Well I look forward to seeing what’s next from you, it looks like it’s going to be an exciting project and all the best with the screening this evening.
Thank you, I hope people like it. I mean it’s hard to say like it because it’s sad, but…
I think it’s a celebration, I think joyful. I think you can’t help but be taken up by it, whether you find it incredibly emotional or incredibly uplifting. I think there’s a good balance there.
Well I think when you find people giving so much of themselves to something you can’t help but get caught up in it.
Krystal Warren is particularly amazing, she was down in Australia last year for the Nick Drake tribute shows. No one had ever even heard of her, and just stole the show... phenomenal.

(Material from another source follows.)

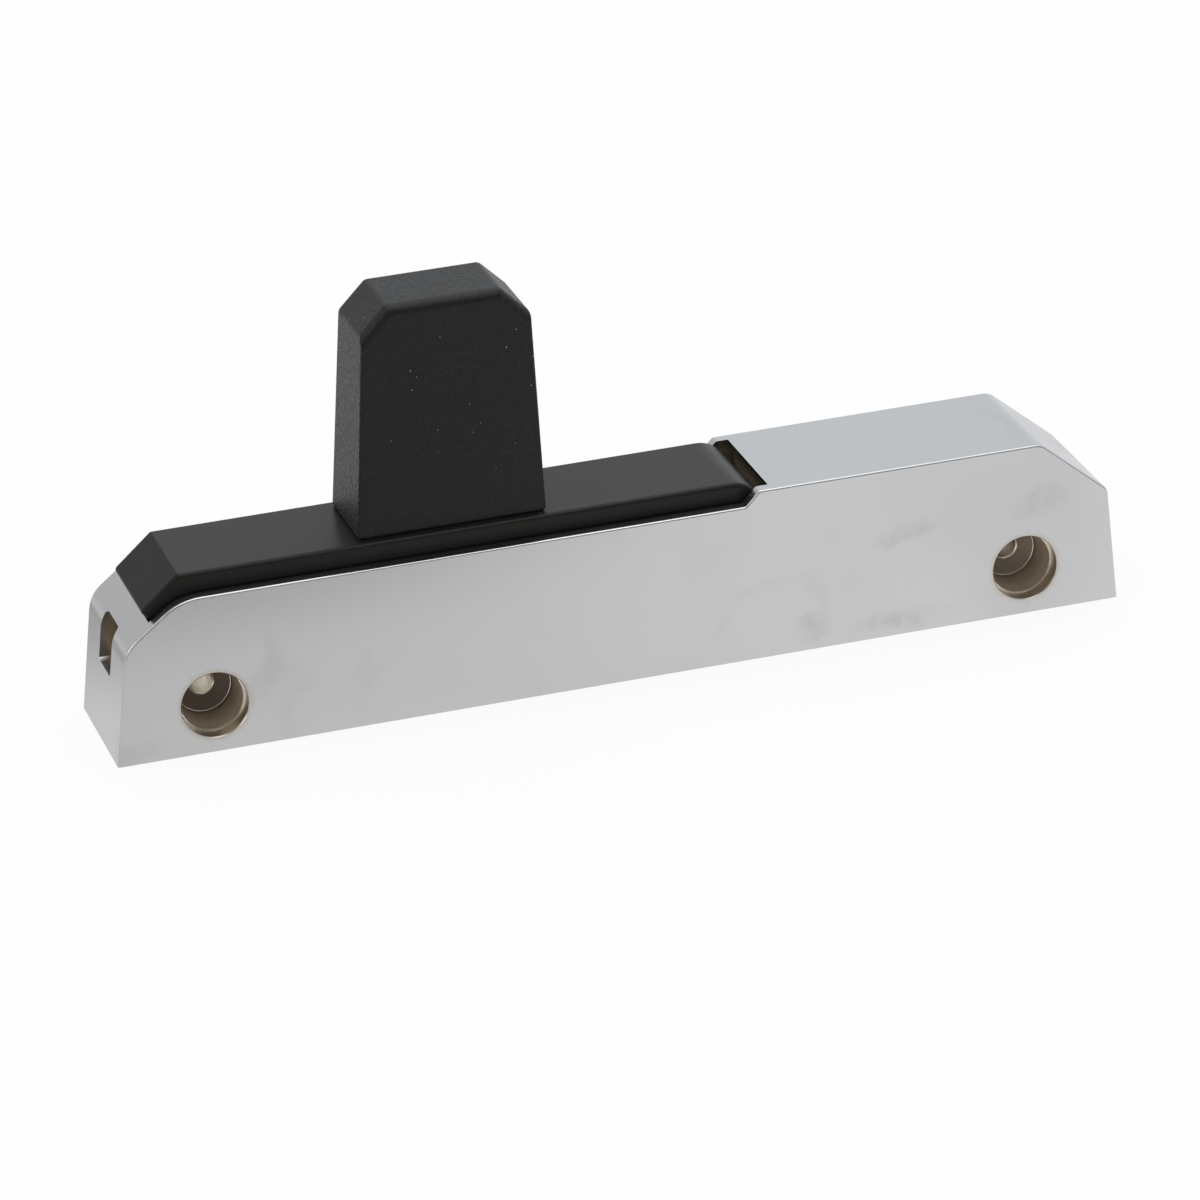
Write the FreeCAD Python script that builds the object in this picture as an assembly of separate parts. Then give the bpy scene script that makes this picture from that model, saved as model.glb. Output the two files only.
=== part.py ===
import FreeCAD, Part
import math
import os

# Cold room door handle: a chromed zinc housing with a black lever let into its top.
# All sizes are millimetres. X runs along the housing, Y through its depth and Z up.
# The origin is the middle of the underside. The grip end of the lever is at -X, the
# front broad face with the screw counterbores is at -Y, and the back face is at +Y.

# Housing outline, seen from the front
LENGTH = 235.0
DEPTH = 35.0
PLATEAU_Z = 40.6
LIP_Z = 37.2
CHAMFER_FOOT_Z = 27.1
LEFT_LEAN = 3.7
LEFT_CHAMFER_INSET = 16.9
LEFT_BEND_R = 8.0
LIP_BEND_R = 14.0
RIGHT_LEAN = 1.7
RIGHT_CHAMFER_INSET = 17.5
RIGHT_FOOT_R = 2.5
RIGHT_BEND_R = 4.0
GROOVE_X = 35.85
STEP_TO_GROOVE = 2.9
STEP_RUN = 3.4
STEP_R = 1.0
EDGE_R = 0.5

# Housing walls, ribs and bosses
WALL = 3.0
RIB = 3.0
LEFT_SCREW_INSET = 22.9
RIGHT_SCREW_INSET = 22.1
SCREW_Z = 11.1
SCREW_HOLE_R = 2.65
COUNTERBORE_R = 7.2
COUNTERBORE_FLOOR_R = 6.4
COUNTERBORE_DEPTH = 12.0
FLOOR_CONE = 1.6
CAP_SEAT_R = 7.65
CAP_SEAT_DEPTH = 3.8
RIM_CHAMFER = 0.2
SCREW_BOSS_R = 10.2
GROOVE_EDGE = 0.9
GROOVE_UNDERCUT = 1.0
RIGHT_RIB_X = 62.5
BUFFER_LEDGE_TOP_Z = 26.0
BUFFER_LEDGE_WIDTH = 10.0

# Slot in the left end
SLOT_WIDTH = 11.0
SLOT_LOW_Z = 16.6
SLOT_HIGH_Z = 28.1
SLOT_CORNER_R = 0.8
SLOT_REACH = 9.0

# Lever
LEVER_TOP_Z = 41.7
LEVER_BASE_Z = 30.0
LEVER_GAP = 0.8
LEVER_ROOF = 3.2
LEVER_FLANGE = 2.4
LEVER_RIB = 2.0
LEVER_RIB_DEPTH = 4.0
LEVER_RIB_XS = (-82.0, -66.0, -8.0)
LEVER_EDGE_R = 1.1
NOSE_INSET = 8.8
NOSE_Z = 34.1
NOSE_RUN = 8.9
NOSE_GAP = 0.35
NOSE_R = 0.8
END_GAP = 2.4
END_RUN = 3.4
END_DROP = 2.4
END_BEND_R = 7.5
END_R = 2.0

# Pivot of the lever
PIVOT_X = 24.0
PIVOT_BELOW_TOP = 9.3
PIVOT_PIN_R = 2.5
PIN_BORE_CLEARANCE = 0.02
PIN_COVER = 1.3
HUB_BOSS_R = 4.2
HUB_RELIEF_R = 4.6
BARREL_R = 6.0
BUSH_R = 3.5
BUSH_LENGTH = 4.0
BUSH_FLANGE_R = 4.6
BUSH_FLANGE = 0.8
SIDE_PLAY = 0.25
RUNNING_CLEARANCE = 0.05
FIT_CLEARANCE = 0.01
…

I first saw her when I showed up at the rehearsal shows in Brooklyn, I filmed the rehearsals and I was like, ‘What? Who is this person?’. You know she’s just mind-blowing and I think just incredible, I think she’s going to go far.
And I hope so.
I was just blown away by her. So I would have loved to have seen her do that. You know it’s like when I did the Leonard Cohen thing, the film at the Opera House, that was the first time Antony had come out, and to see people go, ‘who is that?’. It’s a beautiful thing to see, to see somebody unique come out and just this raw talent that people are struck by, you know that’s not famous and people don’t know who they are. You see it happen for real.
And he (Antony) and Rufus singing in the film is just beautiful...
A lovely moment, a very beautiful moment. It was a lovely song too, I cried, very beautiful.
Well thank you so much for your time and congratulations on the film.